▶ _Data section_:
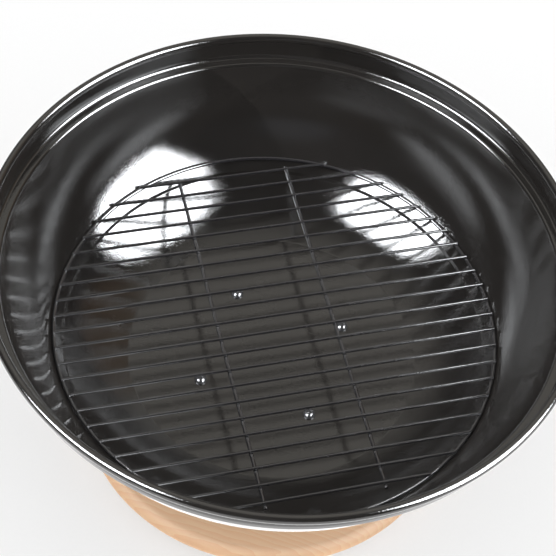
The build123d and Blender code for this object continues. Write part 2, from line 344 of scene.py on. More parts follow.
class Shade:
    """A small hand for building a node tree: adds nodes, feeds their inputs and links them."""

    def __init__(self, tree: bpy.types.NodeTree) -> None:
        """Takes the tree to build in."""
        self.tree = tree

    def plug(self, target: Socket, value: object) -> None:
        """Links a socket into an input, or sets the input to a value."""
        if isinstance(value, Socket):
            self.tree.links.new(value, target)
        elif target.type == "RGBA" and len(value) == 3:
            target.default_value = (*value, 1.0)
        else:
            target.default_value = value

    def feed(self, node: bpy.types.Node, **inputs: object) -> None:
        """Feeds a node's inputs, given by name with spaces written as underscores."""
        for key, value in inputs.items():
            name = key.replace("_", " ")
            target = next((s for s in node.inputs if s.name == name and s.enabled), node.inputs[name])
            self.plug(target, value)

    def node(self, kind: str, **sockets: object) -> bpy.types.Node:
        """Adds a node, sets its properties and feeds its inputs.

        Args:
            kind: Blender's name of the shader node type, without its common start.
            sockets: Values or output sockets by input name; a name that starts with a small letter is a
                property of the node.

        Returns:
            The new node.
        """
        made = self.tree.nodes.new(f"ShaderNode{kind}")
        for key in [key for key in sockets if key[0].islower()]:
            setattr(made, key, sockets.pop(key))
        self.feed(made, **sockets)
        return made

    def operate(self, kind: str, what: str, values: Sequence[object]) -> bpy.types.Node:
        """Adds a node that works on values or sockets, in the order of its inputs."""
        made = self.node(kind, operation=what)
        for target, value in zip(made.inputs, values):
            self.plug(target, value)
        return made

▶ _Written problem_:
Pick every line with "object" in it and copy it.

▶ _Response to this task_:
The build123d and Blender code for this object continues. Write part 2, from line 344 of scene.py on. More parts follow.
    def plug(self, target: Socket, value: object) -> None:
    def feed(self, node: bpy.types.Node, **inputs: object) -> None:
    def node(self, kind: str, **sockets: object) -> bpy.types.Node:
    def operate(self, kind: str, what: str, values: Sequence[object]) -> bpy.types.Node:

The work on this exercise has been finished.